Eski Emniyet Müdürü Hanefi Avcı’ya göre, organize suç örgütü liderliğinden hüküm giyen Sedat Peker'in bildikleri çok daha fazladır. “Peker bildiklerinin sadece yüzde 3’ünü anlattı.”

Peker’in anlattıkları içinde bir eski Başbakanın oğlu uyuşturucu trafiğini düzenlemekle; bir eski İçişleri Bakanı uyuşturucu ve kaçak akaryakıt baronluğu ve Uğur Mumcu’nun katili olmakla; mevcut İçişleri Bakanı suçluları rüşvet karşılığı korumakla; en büyük medya patronu hırsız ve emanetçi olmakla; bazı milletvekilleri ve medya mensupları mafyadan para yardımı almakla; bir Bölge İdare Mahkemesi Başkanı örgüt üyeliği ve rüşvet almakla vs suçlanıyor.

Suçlama ve iddialara muhatap olanlardan bir tanesi bile cevap veremiyor.

“Suç örgütü mensubu” Sedat Peker, Cumhurbaşkanına “Abi” diye hitap ediyor ve helalleşmekten bahsediyor.

“Bir suç örgütünün lideri değil, ara yöneticisi bile olmayan sade bir üyesinin” itiraflarının ve bildiklerinin yüzde 3’ü bu boyutta ise, yüzde 100’ü ne kadardır? Hele hele “örgüt liderinin” bildikleri herhalde hayallerimizin ötesinde olmalıdır.

*  *  *

NASIL BİR SUÇ ÖRGÜTÜ BU?

Anlaşılan PKK ve FETÖ gibi örgütlerden çok farklı yapıda ama en az bunlar kadar ciddi bir suç örgütü yapılanması söz konusu.

Hanefi Avcı, Peker’in iddialarıyla ilgili "tümden kabul etmek de reddetmek de yanlış. Sedat Peker'in kişiliğine takılmayalım. Bu tür itiraflar dünyada 100 yılda bir olur. Bunu fırsata çevirelim.” "Bunun siyasi boyutunu Meclis, idari boyutunu Cumhurbaşkanlığı Denetleme Kurulu, adli boyutunu Adalet Bakanlığı araştırmalı. Bunlar da birbirini denetlemeli" görüşünde.

Eğer Sedat Peker büyük bir suç örgütünün lideri değil, ara yöneticisi bile değil, sadece mensubu ise örgütün ve liderinin gücü inanılmaz boyuttadır. Böyle bir güç, Peker iddialarının siyasi, idari ve adli boyutunu araştırmakla görevlendirilmesi gerektiği düşünülen devlet birimlerine nüfuz etmemiş olabilir mi?
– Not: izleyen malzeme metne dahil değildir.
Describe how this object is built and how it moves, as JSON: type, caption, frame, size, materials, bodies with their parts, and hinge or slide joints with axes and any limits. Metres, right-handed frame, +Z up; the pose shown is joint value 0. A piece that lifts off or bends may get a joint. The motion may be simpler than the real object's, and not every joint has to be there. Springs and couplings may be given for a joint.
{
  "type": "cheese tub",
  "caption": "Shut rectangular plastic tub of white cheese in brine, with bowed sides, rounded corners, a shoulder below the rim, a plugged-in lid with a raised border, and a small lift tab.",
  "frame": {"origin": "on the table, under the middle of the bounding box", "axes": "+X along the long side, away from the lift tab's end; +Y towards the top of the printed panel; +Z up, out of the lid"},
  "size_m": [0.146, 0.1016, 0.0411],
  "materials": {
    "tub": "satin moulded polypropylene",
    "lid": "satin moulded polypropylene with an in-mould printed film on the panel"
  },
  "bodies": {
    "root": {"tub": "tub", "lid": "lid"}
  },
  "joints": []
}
Diyelim ki bu büyük suç örgütü devlete bu ölçüde nüfuz edememiş olsun.

Bu durumda dahi örgütün siyasi ayağının açığa çıkarılmasına izin verilir mi? Kurumların bağımsız ve tarafsız olarak görevlerini yapmalarına imkân verilir mi?

“Pislik silsilesinin en altındaki” böyle işlere bulaşmışsa, “pislik silsilesinin en üstündekinin” neler yapabileceğini düşündükçe ürpermez misiniz?
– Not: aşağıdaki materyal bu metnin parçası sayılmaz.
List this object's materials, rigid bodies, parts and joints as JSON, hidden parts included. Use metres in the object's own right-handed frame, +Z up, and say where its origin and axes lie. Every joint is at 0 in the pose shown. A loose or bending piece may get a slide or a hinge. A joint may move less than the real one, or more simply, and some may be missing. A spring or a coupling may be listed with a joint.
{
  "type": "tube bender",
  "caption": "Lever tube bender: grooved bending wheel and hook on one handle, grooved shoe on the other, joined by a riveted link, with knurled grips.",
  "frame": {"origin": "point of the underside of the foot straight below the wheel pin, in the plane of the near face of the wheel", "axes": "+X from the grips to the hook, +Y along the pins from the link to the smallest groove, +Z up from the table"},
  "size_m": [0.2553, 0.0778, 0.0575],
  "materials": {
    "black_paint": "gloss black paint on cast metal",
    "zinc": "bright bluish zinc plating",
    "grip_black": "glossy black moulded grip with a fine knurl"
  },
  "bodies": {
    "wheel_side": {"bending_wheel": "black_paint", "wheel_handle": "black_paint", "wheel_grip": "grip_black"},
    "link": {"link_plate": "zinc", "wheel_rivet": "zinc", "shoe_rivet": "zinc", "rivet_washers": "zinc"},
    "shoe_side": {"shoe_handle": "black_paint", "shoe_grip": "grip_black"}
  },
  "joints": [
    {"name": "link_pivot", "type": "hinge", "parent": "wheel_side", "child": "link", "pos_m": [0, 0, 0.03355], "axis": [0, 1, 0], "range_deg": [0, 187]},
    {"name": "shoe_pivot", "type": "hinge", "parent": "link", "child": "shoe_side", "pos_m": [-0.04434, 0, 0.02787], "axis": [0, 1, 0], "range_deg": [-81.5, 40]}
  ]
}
Çok karamsar bir tablo çizdiğimin farkındayım. Ama devletin kurumlarının zayıflatıldığını, bağımsız ve tarafsız olması gereken kurumların “siyasi irade ile uyumlu hale getirildiğini” biliyorum.

Kurumların işlediği, kuralların bütün vatandaşlar için işletildiği bir sistem olmadan temizlenmenin zorluğunu görüyorum.
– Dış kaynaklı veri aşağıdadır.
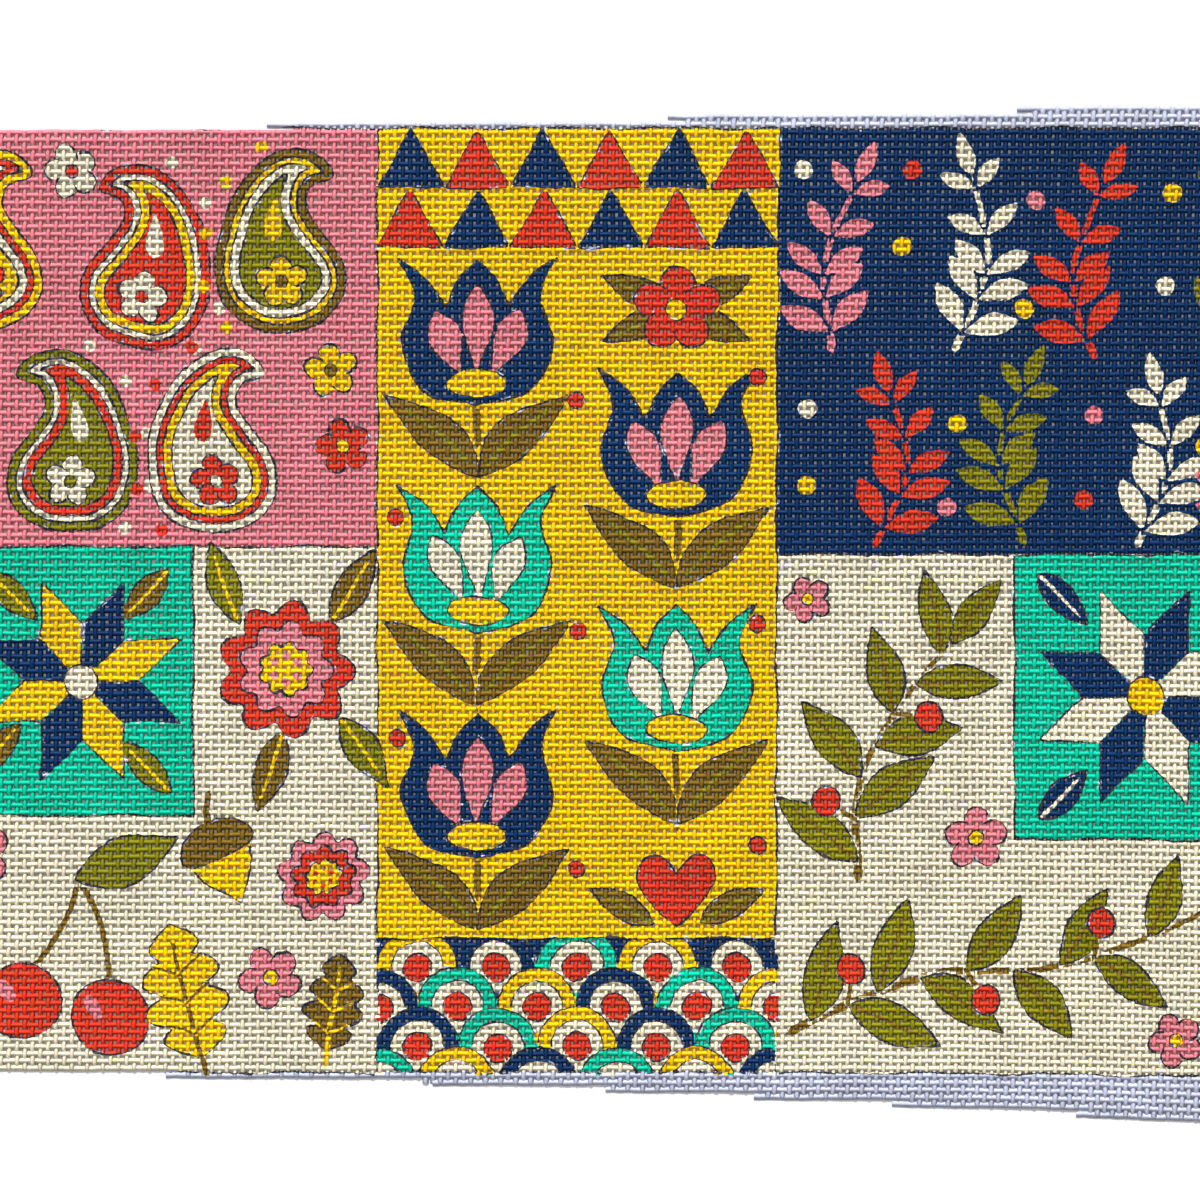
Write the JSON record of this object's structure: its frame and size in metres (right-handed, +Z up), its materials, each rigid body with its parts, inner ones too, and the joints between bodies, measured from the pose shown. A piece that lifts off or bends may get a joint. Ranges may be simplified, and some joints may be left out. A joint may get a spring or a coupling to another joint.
{
  "type": "hand-painted needlepoint canvas panel",
  "caption": "Flat panel of plain-woven needlepoint canvas, painted with a patchwork design for stitching and cut slightly askew along its two long edges.",
  "frame": {"origin": "on the surface that the panel lies on, under the middle of the outline's bounding box", "axes": "+X along the painted rows to the right, +Y to the top of the design, +Z up out of the painted face"},
  "size_m": [0.3762, 0.269, 0.001],
  "materials": {
    "painted_canvas": "open plain weave of stiff cotton thread, painted by hand in matt to slightly glossy acrylic colours, bare and bluish white at its margins"
  },
  "bodies": {
    "root": {"canvas_panel": "painted_canvas"}
  },
  "joints": []
}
Siyasi ve sosyal müsilajın (salyaların) üstten köpükleri toplamakla giderilemeyeceği açık. Sistemi kirleten bütün kirletici ajanların etkisizleştirilmesi şart.

Bu pisliklerin kökünü kazımamız ve esaslı bir temizlik yapmamız yeni bir siyasi iradeyi işbaşına getirmeden imkânsız.

Bu fırsatı değerlendirmek için erken veya zamanında yapılacak ilk seçimler, son fırsatımız olabilir.